Saturday 24 March 2007

The Magus by John Fowles

The Magus by John Fowles

The original book appeared in 1965, but the version I read was the revised edition of 1978. I had held off reading this well-known book for many years, because of the experience in my student days of first being mesmerised by his superb ‘The French Lieutenant’s woman’, and then being profoundly let down my his dreary ‘Daniel Martin’. This book grabbed and obsessed me, and messed with my mind, as the Magus (Conchis) does with the protagonist. If you embark on reading this book, I warn you that you need to make sure you have nothing else too urgent to do, for you will be hooked.

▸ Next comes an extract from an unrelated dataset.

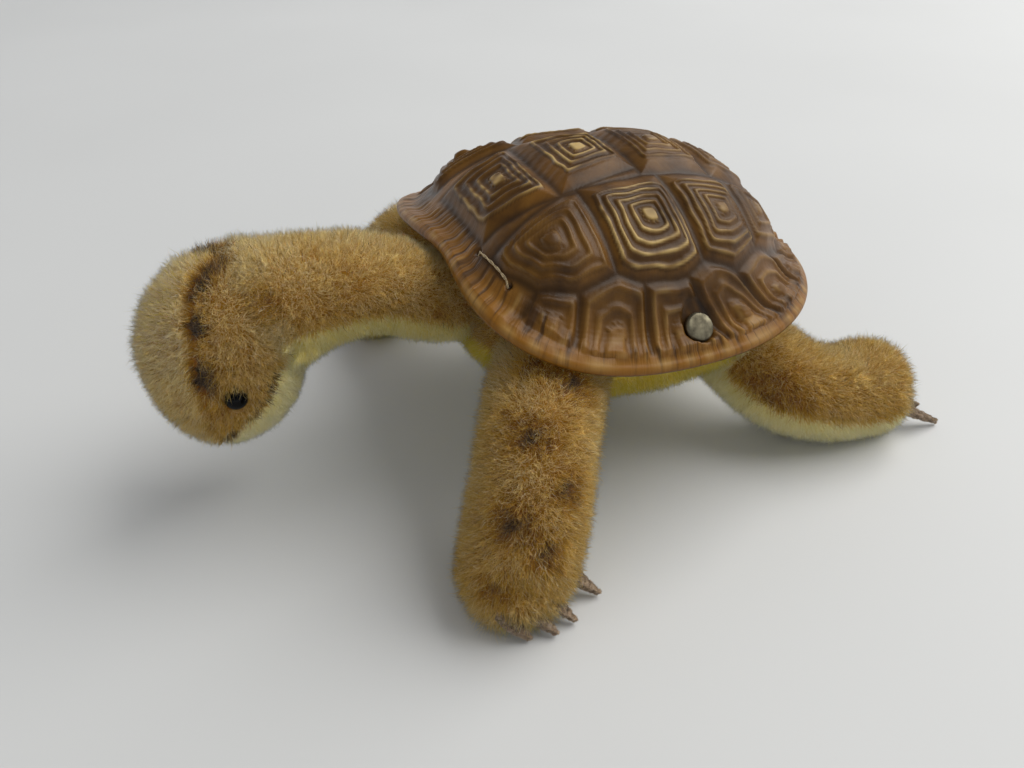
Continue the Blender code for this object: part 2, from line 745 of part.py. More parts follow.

The story builds up with mysterious and tantalising hints, and the reader is eager to push forward into forbidden territory, possibly facing ancient gods and recent ghosts. There is a silky and frustrating sexiness to the events, like a series of temptations, which rise to a screaming crescendo. The book has many sub-stories told mainly by Conchis about his purported early life. These a fascinating stories in the own right, and seem to shed light on the current mysteries faced by the protagonist, but after a while we find we cannot trust anything. Conchis admits he lies, and then spins another tale, and sets another scene, like Prospero’s visions in Shakespeare’s ‘The Tempest’.

The problem for me is that the climax comes at least 100 pages before the end, and after that I felt the story drifted. I realised there would never be an explanation, though I accepted the ethos of the book that there will never be complete clarity or knowledge. It is just that the book lost its drive, and I found it an effort to complete.